John Paton Laurie was born in Dumfries, Dumfriesshire to William Laurie (1856–1903), a clerk in a tweed mill and later a hatter and hosier, and Jessie Ann Laurie (née Brown; 1858–1935). Laurie attended Dumfries Academy, then enrolled at a grammar school before abandoning a career in architecture to serve in the First World War as a member of the Honourable Artillery Company. Upon his demobilisation, he trained to become an actor under Elsie Fogerty at the Central School of Speech and Drama, then based at the Royal Albert Hall, London and first acted on stage in 1921.
Acting career

A prolific Shakespearean actor, Laurie spent much of the time between 1922 and 1939 playing parts, including in Hamlet, Richard III, and Macbeth at the Old Vic or Stratford-upon-Avon. He featured in Laurence Olivier's three Shakespearean films, Henry V (1944), Hamlet (1948), and Richard III (1955). He and Olivier also appeared in As You Like It (1936). During the Second World War, Laurie served in the Home Guard.
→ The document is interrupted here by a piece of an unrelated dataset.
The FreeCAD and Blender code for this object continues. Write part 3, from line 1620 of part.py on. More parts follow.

On radio, he created the role of John the Baptist in Dorothy L Sayers' cycle of plays The Man Born to be King, and reprised the role in two further versions of the cycle.

Laurie's early films included Juno and the Paycock (1930), directed by Alfred Hitchcock. The actor's breakthrough third film was Hitchcock's The 39 Steps (1935) in which he played a crofter. Other roles included Peter Manson in Michael Powell's The Edge of the World (1937), Clive Candy's batman in Powell and Pressburger's The Life and Death of Colonel Blimp (1943), a gardener in Medal for the General (1944), the farmer recruit in The Way Ahead (1944), and the brothel proprietor in Fanny by Gaslight (1944). In the film I Know Where I'm Going! (1945), another Powell and Pressburger production, Laurie had a small speaking part in a céilidh sequence for which he was also credited as an adviser. In the next decade, he played the repugnant Pew in Disney's Treasure Island (1950), Angus in Pandora and the Flying Dutchman (1951), and Dr. MacFarlane in Hobson's Choice (1954).
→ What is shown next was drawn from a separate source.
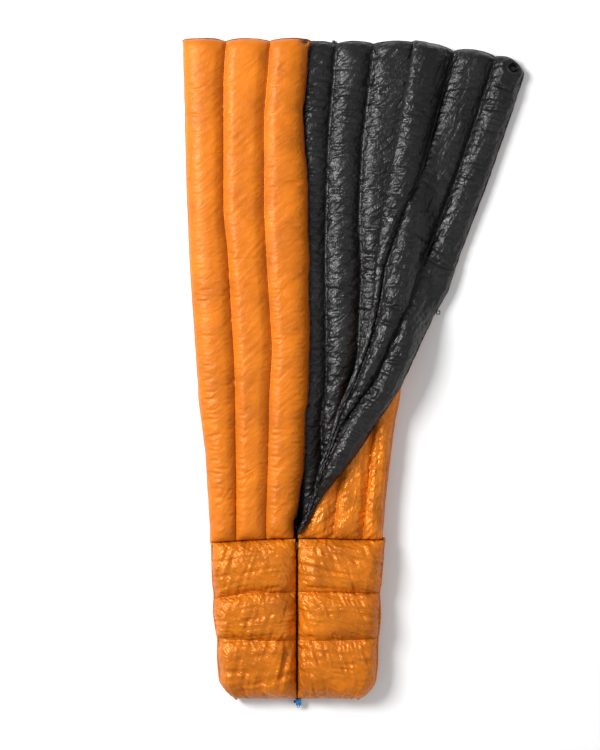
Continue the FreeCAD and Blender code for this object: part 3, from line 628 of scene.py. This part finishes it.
WEBBING = woven("black webbing", (0.02, 0.02, 0.021), 0.0013, depth=0.0003)
BRAID = woven("black braid", (0.018, 0.018, 0.02), 0.0008, rough=0.7)


# ---- camera, light and floor --------------------------------------------------------------------------
def link(data, name, location):
    thing = bpy.data.objects.new(name, data)
    thing.location = location
    bpy.context.scene.collection.objects.link(thing)
    return thing


VIEW_HEIGHT = 5.0                  # camera above the floor
FRAME_HEIGHT = 2.245               # what the picture's height shows, at SCALE_HEIGHT
SCALE_HEIGHT = 0.07                # above the floor, about the middle of the quilt's upper layers
SENSOR = 36.0                      # width of the camera's sensor in millimetres


def camera():
    data = bpy.data.cameras.new("camera")
    data.sensor_width, data.clip_end = SENSOR, 100
    data.lens = SENSOR * (VIEW_HEIGHT - SCALE_HEIGHT) / FRAME_HEIGHT
    over = Vector(place((9.0, 975.0, 0))) + Vector((0, 0, VIEW_HEIGHT))
    bpy.context.scene.camera = link(data, "camera", over)


def lamp(name, location, target, size, power):
    data = bpy.data.lights.new(name, "AREA")
    data.energy, data.size = power, size
    light = link(data, name, Vector(location))
    light.rotation_euler = (Vector(target) - light.location).to_track_quat("-Z", "Y").to_euler()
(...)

Laurie's role as Private Frazer, the gaunt-faced, intense, pessimistic undertaker, and British home guard soldier in the BBC sitcom Dad's Army (1968–1977) remains his best known television role, although he featured in many British series of the 1950s, 1960s, and 1970s including Tales of Mystery, Doctor Finlay's Casebook, and The Avengers.
Laurie starred as Mad Peter in the Hammer film The Reptile (1966), and later appeared in The Abominable Dr. Phibes (1971), the Disney film One of Our Dinosaurs Is Missing (1975), and The Prisoner of Zenda (1979). One of his last appearances, looking slightly frail, was in Return to the Edge of the World (1978), in which Michael Powell revisited his earlier film of forty years before. Laurie's final work was in the BBC Radio 2 comedy series Tony's (1979) along with Victor Spinetti and Deborah Watling.
Personal life
Laurie was married twice; his first wife, Florence Saunders, whom he had met at the Old Vic, died in 1926. His second wife was Oonah Veronica Todd-Naylor, with whom he had a daughter. He died aged 83 from emphysema in the Chalfont and Gerrards Cross Hospital, Chalfont St Peter. His body was cremated and his ashes were scattered at sea.